Object data in JSON:
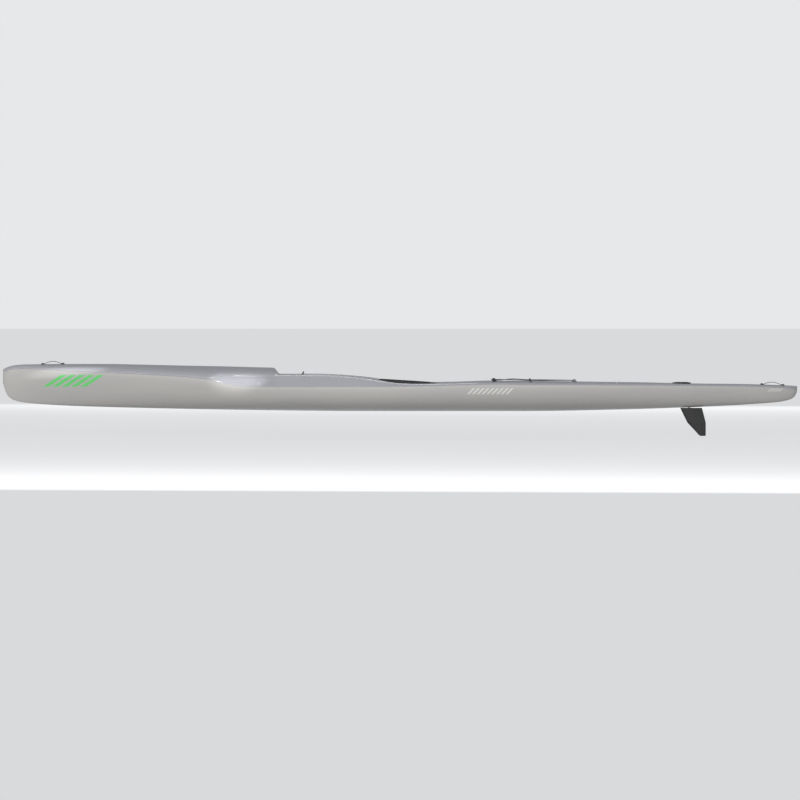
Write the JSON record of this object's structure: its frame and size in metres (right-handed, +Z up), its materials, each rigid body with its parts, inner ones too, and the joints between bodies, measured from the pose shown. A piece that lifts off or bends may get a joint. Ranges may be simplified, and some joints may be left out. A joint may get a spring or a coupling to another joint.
{
  "type": "surfski",
  "caption": "Long narrow sit-on-top paddle craft with a moulded foot well and bucket seat, sliding foot rest with steering pedals, and a rudder hung under the tail.",
  "frame": {"origin": "centre of the flat keel strip's underside at mid-length", "axes": "+X aft along the keel, +Y to starboard, +Z up"},
  "size_m": [5.5, 0.56, 0.5186],
  "materials": {
    "hull_gelcoat": "smooth glossy gelcoat, light warm grey",
    "deck_gelcoat": "smooth glossy gelcoat, light cool grey",
    "closed_foam": "matt closed-cell foam",
    "core_foam": "cut foam block",
    "black_nylon": "fine-grained moulded nylon",
    "webbing": "woven nylon webbing",
    "shock_cord": "rubber cord in a braided cover",
    "stainless": "stainless steel, brushed",
    "alloy": "satin anodised",
    "rudder_composite": "dark moulded composite, satin",
    "pale_nylon": "pale grey nylon",
    "guide_plastic": "translucent-looking white tube",
    "line": "braided low-stretch line"
  },
  "bodies": {
    "craft": {"hull_shell": "hull_gelcoat", "deck_shell": "deck_gelcoat", "foot_tunnel": "deck_gelcoat", "foot_well": "deck_gelcoat", "seat_well": "deck_gelcoat", "seat_pad": "closed_foam", "hatch_seal": "closed_foam", "seat_support_foam": "core_foam", "lower_bush": "black_nylon", "upper_bush": "black_nylon", "hatch_ring": "black_nylon", "bailer_housing": "black_nylon", "bow_handle_plate_front": "black_nylon", "bow_handle_plate_rear": "black_nylon", "stern_handle_plate_front": "black_nylon", "stern_handle_plate_rear": "black_nylon", "cord_eye_fore_port": "black_nylon", "cord_eye_fore_starboard": "black_nylon", "cord_eye_mid_port": "black_nylon", "cord_eye_mid_starboard": "black_nylon", "cord_eye_aft": "black_nylon", "leash_eye_port": "black_nylon", "leash_eye_starboard": "black_nylon", "bow_handle_strap": "webbing", "stern_handle_strap": "webbing", "shock_cord": "shock_cord", "bailer_pin": "stainless", "bow_handle_screw_front": "stainless", "bow_handle_screw_rear": "stainless", "stern_handle_screw_front": "stainless", "stern_handle_screw_rear": "stainless", "foot_rail_port": "alloy", "foot_rail_starboard": "alloy", "drain_bush": "pale_nylon", "rudder_spacer": "guide_plastic", "rudder_tube": "guide_plastic", "guide_tube_port": "guide_plastic", "guide_tube_starboard": "guide_plastic", "rudder_line_port": "line", "rudder_line_starboard": "line"},
    "rudder": {"rudder_blade": "rudder_composite", "rudder_stock": "stainless", "tiller_arm": "alloy", "tiller_screw": "stainless"},
    "footrest": {"footplate": "black_nylon", "pedal_hinge_pin": "stainless", "foot_strap": "webbing", "strap_buckle": "black_nylon", "rail_bolt_port": "stainless", "rail_bolt_starboard": "stainless"},
    "pedal_port": {"pedal_port": "black_nylon"},
    "pedal_starboard": {"pedal_starboard": "black_nylon"},
    "lock_knob_port": {"lock_knob_port": "black_nylon"},
    "lock_knob_starboard": {"lock_knob_starboard": "black_nylon"},
    "hatch_cover": {"hatch_cover": "black_nylon"},
    "drain_plug": {"drain_plug": "pale_nylon"},
    "bailer_flap": {"bailer_flap": "black_nylon"}
  },
  "joints": [
    {"name": "rudder_turn", "type": "hinge", "parent": "craft", "child": "rudder", "pos_m": [2.002, 0, 0.1], "axis": [0, 0, 1], "range_deg": [-35, 35], "deforming": ["rudder_line_port", "rudder_line_starboard"]},
    {"name": "footrest_slide", "type": "slide", "parent": "craft", "child": "footrest", "axis": [1, 0, 0], "range_m": [-0.02, 0.15], "deforming": ["rudder_line_port", "rudder_line_starboard"]},
    {"name": "pedal_port_tilt", "type": "hinge", "parent": "footrest", "child": "pedal_port", "pos_m": [-0.8615, 0, 0.18701], "axis": [0, 1, 0], "range_deg": [-17.5, 17.5], "deforming": ["rudder_line_port"]},
    {"name": "pedal_starboard_tilt", "type": "hinge", "parent": "footrest", "child": "pedal_starboard", "pos_m": [-0.8615, 0, 0.18701], "axis": [0, 1, 0], "range_deg": [-17.5, 17.5], "deforming": ["rudder_line_starboard"]},
    {"name": "lock_knob_port_turn", "type": "hinge", "parent": "footrest", "child": "lock_knob_port", "pos_m": [-0.7845, -0.08, 0.06], "axis": [0, 0, 1], "range_deg": [0, 360]},
    {"name": "lock_knob_starboard_turn", "type": "hinge", "parent": "footrest", "child": "lock_knob_starboard", "pos_m": [-0.7845, 0.08, 0.06], "axis": [0, 0, 1], "range_deg": [0, 360]},
    {"name": "hatch_cover_turn", "type": "hinge", "parent": "craft", "child": "hatch_cover", "pos_m": [1.94975, 0, 0.19], "axis": [0, 0, 1], "range_deg": [0, 90]},
    {"name": "drain_plug_turn", "type": "hinge", "parent": "craft", "child": "drain_plug", "pos_m": [1.49985, 0, 0.2], "axis": [0, 0, 1], "range_deg": [0, 360]},
    {"name": "bailer_flap_swing", "type": "hinge", "parent": "craft", "child": "bailer_flap", "pos_m": [-0.57149, 0, 0.0068], "axis": [0, 1, 0], "range_deg": [0, 20]}
  ],
  "couplings": [
    {"joint": "pedal_port_tilt", "follows": "rudder_turn", "ratio": 0.5},
    {"joint": "pedal_starboard_tilt", "follows": "rudder_turn", "ratio": -0.5}
  ]
}
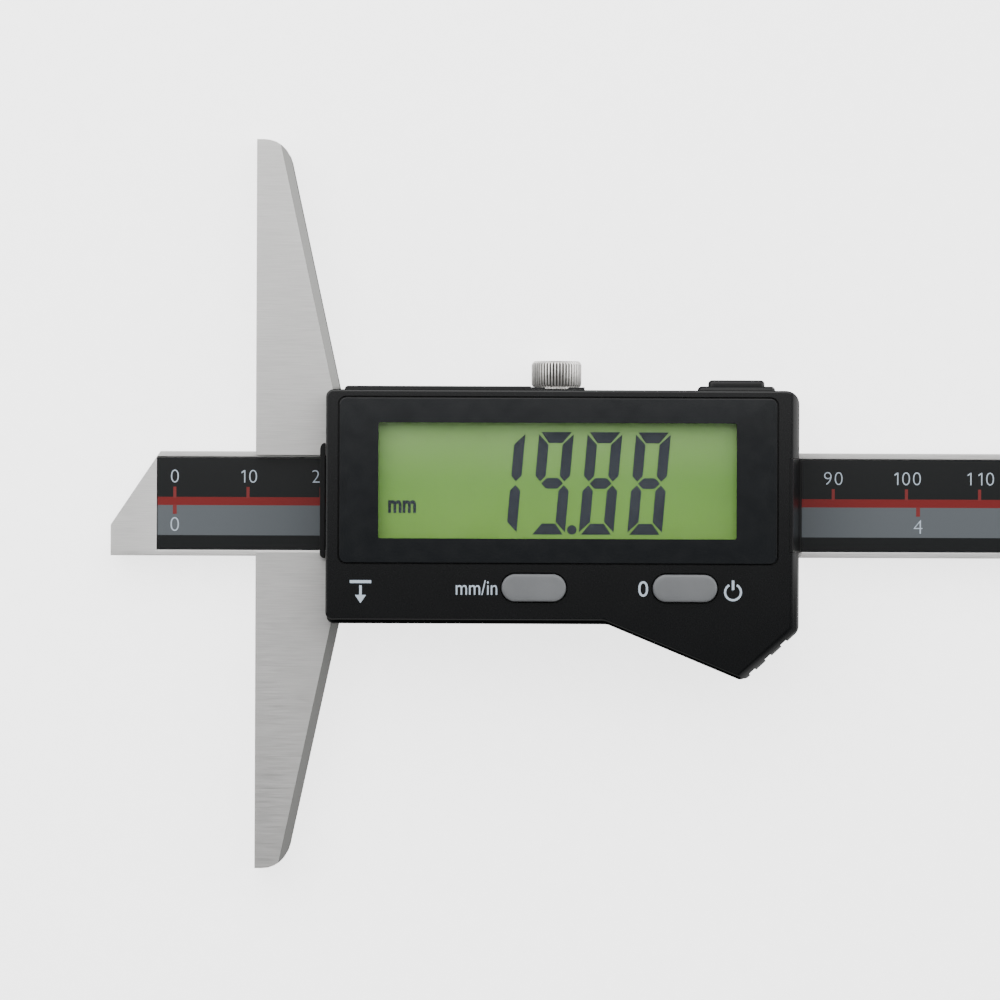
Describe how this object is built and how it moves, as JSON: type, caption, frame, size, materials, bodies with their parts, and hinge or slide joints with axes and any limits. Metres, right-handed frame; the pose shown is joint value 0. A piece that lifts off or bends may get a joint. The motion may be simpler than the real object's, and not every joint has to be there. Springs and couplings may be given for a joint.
{
  "type": "digital depth gauge",
  "caption": "Electronic depth gauge: a flat steel base with a display housing, and a graduated beam that slides through it to measure depth.",
  "frame": {"origin": "under the middle of the whole gauge as drawn out in the picture, on the plane of the slider body's flat back", "axes": "+X along the beam from its measuring tip to its far end, +Y towards the lock screw, +Z out of the display"},
  "size_m": [0.232, 0.0996, 0.0163],
  "materials": {
    "ground_steel": "finely ground",
    "bright_steel": "bright plated",
    "board_green": "solder mask",
    "label_print": "satin printed film",
    "gib_bronze": "satin",
    "brass": "turned",
    "black_plastic": "satin moulded",
    "black_rubber": "matte",
    "window_pane": "clear, printed black behind",
    "lcd_green": "satin polariser",
    "backlight_white": "gloss",
    "grey_rubber": "matte",
    "chip_black": "matte moulded",
    "contact_nickel": "nickel plated",
    "wiper_gloss": "gloss"
  },
  "bodies": {
    "slider": {"slider_body": "ground_steel", "gib_strip": "gib_bronze", "gib_screw_left": "bright_steel", "gib_screw_right": "bright_steel", "back_shell": "black_plastic", "front_cover": "black_plastic", "housing_seal": "black_rubber", "window_pane": "window_pane", "left_wiper": "black_rubber", "right_wiper": "wiper_gloss", "housing_screw_1": "bright_steel", "housing_screw_2": "bright_steel", "housing_screw_3": "bright_steel", "housing_screw_4": "bright_steel", "sensor_board": "board_green", "main_board": "board_green", "board_connector": "chip_black", "controller_chip": "chip_black", "radio_chip": "chip_black", "lcd_glass": "lcd_green", "lcd_backlight": "backlight_white", "elastomer_upper": "grey_rubber", "elastomer_lower": "grey_rubber", "keypad_mat": "grey_rubber", "battery": "contact_nickel", "positive_contact": "contact_nickel", "negative_contact": "contact_nickel", "data_socket": "chip_black"},
    "beam": {"beam": "ground_steel", "scale_strip": "board_green", "scale_label": "label_print", "end_stop": "ground_steel", "end_stop_screw_1": "bright_steel", "end_stop_screw_2": "bright_steel"},
    "lock_pad": {"lock_pad": "brass"},
    "lock_screw": {"lock_screw": "bright_steel"},
    "mode_button": {"mode_button": "grey_rubber"},
    "zero_button": {"zero_button": "grey_rubber"},
    "port_plug": {"port_plug": "black_rubber"},
    "cap_o_ring": {"cap_o_ring": "black_rubber"},
    "battery_cap": {"battery_cap": "black_plastic"}
  },
  "joints": [
    {"name": "beam_slide", "type": "slide", "parent": "slider", "child": "beam", "axis": [-1, 0, 0], "range_m": [-0.01988, 0.1318]},
    {"name": "lock_advance", "type": "slide", "parent": "slider", "child": "lock_pad", "axis": [0, 1, 0], "range_m": [-0.00005, 0.0005]},
    {"name": "lock_turn", "type": "hinge", "parent": "lock_pad", "child": "lock_screw", "pos_m": [-0.05512, 0, 0.00355], "axis": [0, 1, 0], "range_deg": [-36.5, 360.5]},
    {"name": "mode_button_press", "type": "slide", "parent": "slider", "child": "mode_button", "axis": [0, 0, -1], "range_m": [0, 0.0005], "stiffness_N_per_m": 1500},
    {"name": "zero_button_press", "type": "slide", "parent": "slider", "child": "zero_button", "axis": [0, 0, -1], "range_m": [0, 0.0005], "stiffness_N_per_m": 1500},
    {"name": "port_plug_pull", "type": "slide", "parent": "slider", "child": "port_plug", "axis": [0, 1, 0], "range_m": [0, 0.006]},
    {"name": "cap_advance", "type": "slide", "parent": "slider", "child": "cap_o_ring", "axis": [0, 0, -1], "range_m": [0, 0.0015]},
    {"name": "cap_turn", "type": "hinge", "parent": "cap_o_ring", "child": "battery_cap", "pos_m": [-0.03132, -0.0153, 0.0015], "axis": [0, 0, -1], "range_deg": [0, 540.5]}
  ],
  "couplings": [
    {"joint": "lock_turn", "follows": "lock_advance", "rad_per_m": 12566},
    {"joint": "cap_turn", "follows": "cap_advance", "rad_per_m": 6283.2}
  ]
}
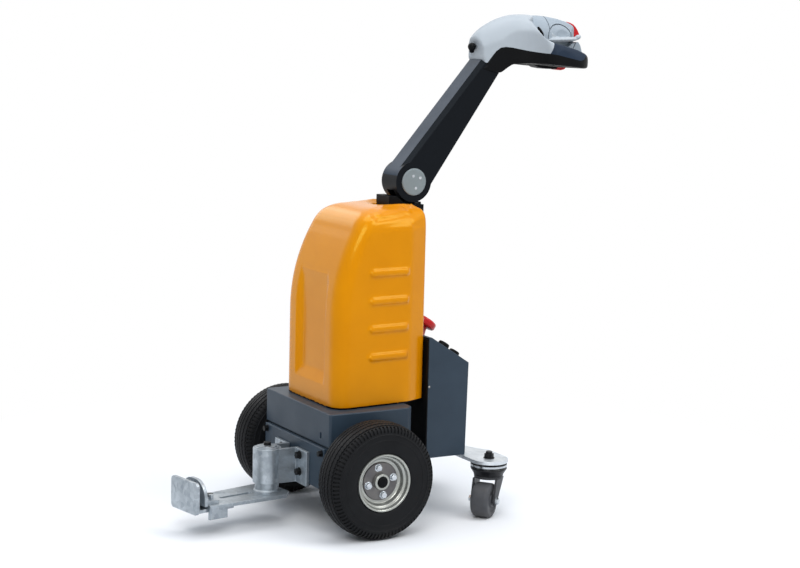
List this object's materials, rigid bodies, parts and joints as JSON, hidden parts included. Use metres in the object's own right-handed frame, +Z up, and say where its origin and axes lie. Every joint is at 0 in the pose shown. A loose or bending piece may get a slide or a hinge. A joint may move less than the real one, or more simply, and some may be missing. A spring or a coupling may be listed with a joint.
{
  "type": "pedestrian electric tow tug",
  "caption": "Walk-behind electric tow tug with a moulded cover, pneumatic drive wheels, castors on a plate, a swivelling tow hitch and a tilting tiller with a loop head.",
  "frame": {"origin": "centre of the overall length and width, on the floor under the wheels", "axes": "+X from the hitch towards the tiller head and the operator, +Y across along the wheel axle, +Z up"},
  "size_m": [1.0202, 0.5262, 1.1467],
  "materials": {
    "chassis_paint": "satin powder coat",
    "drive_casting": "bare, matt",
    "axle_steel": "machined",
    "cover": "glossy, moulded",
    "battery_case": "matt",
    "stop_button": "glossy",
    "black_trim": "satin",
    "galvanised": "galvanised",
    "tyre": "matt rubber",
    "rim": "zinc grey, satin",
    "arm": "soft sheen",
    "head_hood": "satin",
    "grip": "soft touch",
    "red_control": "satin",
    "castor_fork": "zinc plated, dull",
    "castor_housing": "black, semi-gloss",
    "castor_tread": "matt"
  },
  "bodies": {
    "chassis": {"deck": "chassis_paint", "frame": "chassis_paint", "front_plate": "chassis_paint", "drive_unit": "drive_casting", "axle": "axle_steel", "axle_bearings": "axle_steel", "cover": "cover", "battery": "battery_case", "column": "chassis_paint", "tiller_bracket": "chassis_paint", "pivot_pin": "axle_steel", "control_box": "chassis_paint", "box_panel": "black_trim", "stop_button": "stop_button", "key_switch": "black_trim", "charge_socket": "black_trim", "castor_plate": "galvanised", "hitch_bracket": "galvanised"},
    "hitch": {"hitch_pin": "galvanised", "drawbar": "galvanised", "jaw_outer": "galvanised", "jaw_inner": "galvanised"},
    "wheel_left": {"tyre_left": "tyre", "rim_left": "rim", "hub_left": "black_trim"},
    "wheel_right": {"tyre_right": "tyre", "rim_right": "rim", "hub_right": "black_trim"},
    "tiller": {"tiller_arm": "arm", "pivot_caps": "black_trim", "head_hood": "head_hood", "head_lower_shell": "arm", "console": "head_hood", "grip_left": "grip", "grip_right": "grip", "throttle_levers": "grip", "belly_button": "red_control", "trigger": "red_control"},
    "castor_left": {"castor_housing_left": "castor_housing", "castor_fork_left": "castor_fork"},
    "castor_right": {"castor_housing_right": "castor_housing", "castor_fork_right": "castor_fork"},
    "castor_wheel_left": {"castor_wheel_left": "castor_tread"},
    "castor_wheel_right": {"castor_wheel_right": "castor_tread"}
  },
  "joints": [
    {"name": "wheel_left_spin", "type": "hinge", "parent": "chassis", "child": "wheel_left", "pos_m": [-0.12543, 0.2206, 0.13], "axis": [0, 1, 0], "continuous": true},
    {"name": "wheel_right_spin", "type": "hinge", "parent": "chassis", "child": "wheel_right", "pos_m": [-0.12543, -0.2206, 0.13], "axis": [0, 1, 0], "continuous": true},
    {"name": "hitch_swivel", "type": "hinge", "parent": "chassis", "child": "hitch", "pos_m": [-0.28443, 0, 0.13], "axis": [0, 0, 1], "range_deg": [-55, 35]},
    {"name": "tiller_tilt", "type": "hinge", "parent": "chassis", "child": "tiller", "pos_m": [0.05817, 0, 0.7617], "axis": [0, 1, 0], "range_deg": [-34, 45]},
    {"name": "castor_left_swivel", "type": "hinge", "parent": "chassis", "child": "castor_left", "pos_m": [0.20257, 0.163, 0.11], "axis": [0, 0, 1], "continuous": true},
    {"name": "castor_right_swivel", "type": "hinge", "parent": "chassis", "child": "castor_right", "pos_m": [0.20257, -0.163, 0.11], "axis": [0, 0, 1], "continuous": true},
    {"name": "castor_left_roll", "type": "hinge", "parent": "castor_left", "child": "castor_wheel_left", "pos_m": [0.18209, 0.14699, 0.04], "axis": [0.6157, -0.788, 0], "continuous": true},
    {"name": "castor_right_roll", "type": "hinge", "parent": "castor_right", "child": "castor_wheel_right", "pos_m": [0.18209, -0.17901, 0.04], "axis": [0.6157, -0.788, 0], "continuous": true}
  ]
}
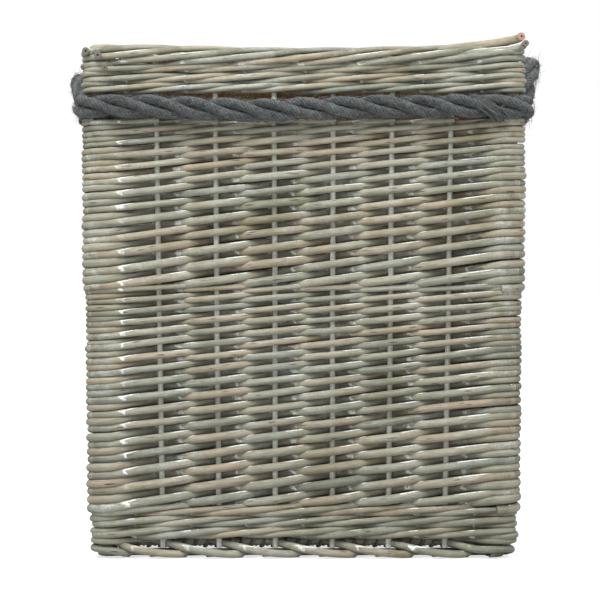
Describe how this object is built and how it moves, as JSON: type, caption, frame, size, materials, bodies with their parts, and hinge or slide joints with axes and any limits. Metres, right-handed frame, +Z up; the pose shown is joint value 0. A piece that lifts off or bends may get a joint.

WHAT IS REQUIRED :: Pull every line containing the word "this" out of the entries above.

COMPLETED TASK ::
Write the JSON record of this object's structure: its frame and size in metres (right-handed, +Z up), its materials, each rigid body with its parts, inner ones too, and the joints between bodies, measured from the pose shown. A piece that lifts off or bends may get a joint. Ranges may be simplified, and some joints may be left out. A joint may get a spring or a coupling to another joint.
Describe how this object is built and how it moves, as JSON: type, caption, frame, size, materials, bodies with their parts, and hinge or slide joints with axes and any limits. Metres, right-handed frame; the pose shown is joint value 0. A piece that lifts off or bends may get a joint. The motion may be simpler than the real object's, and not every joint has to be there. Springs and couplings may be given for a joint.
List this object's materials, rigid bodies, parts and joints as JSON, hidden parts included. Use metres in the object's own right-handed frame, +Z up, and say where its origin and axes lie. Every joint is at 0 in the pose shown. A loose or bending piece may get a slide or a hinge. A joint may move less than the real one, or more simply, and some may be missing. A spring or a coupling may be listed with a joint.
Describe how this object is built and how it moves, as JSON: type, caption, frame, size, materials, bodies with their parts, and hinge or slide joints with axes and any limits. Metres, right-handed frame, +Z up; the pose shown is joint value 0. A piece that lifts off or bends may get a joint.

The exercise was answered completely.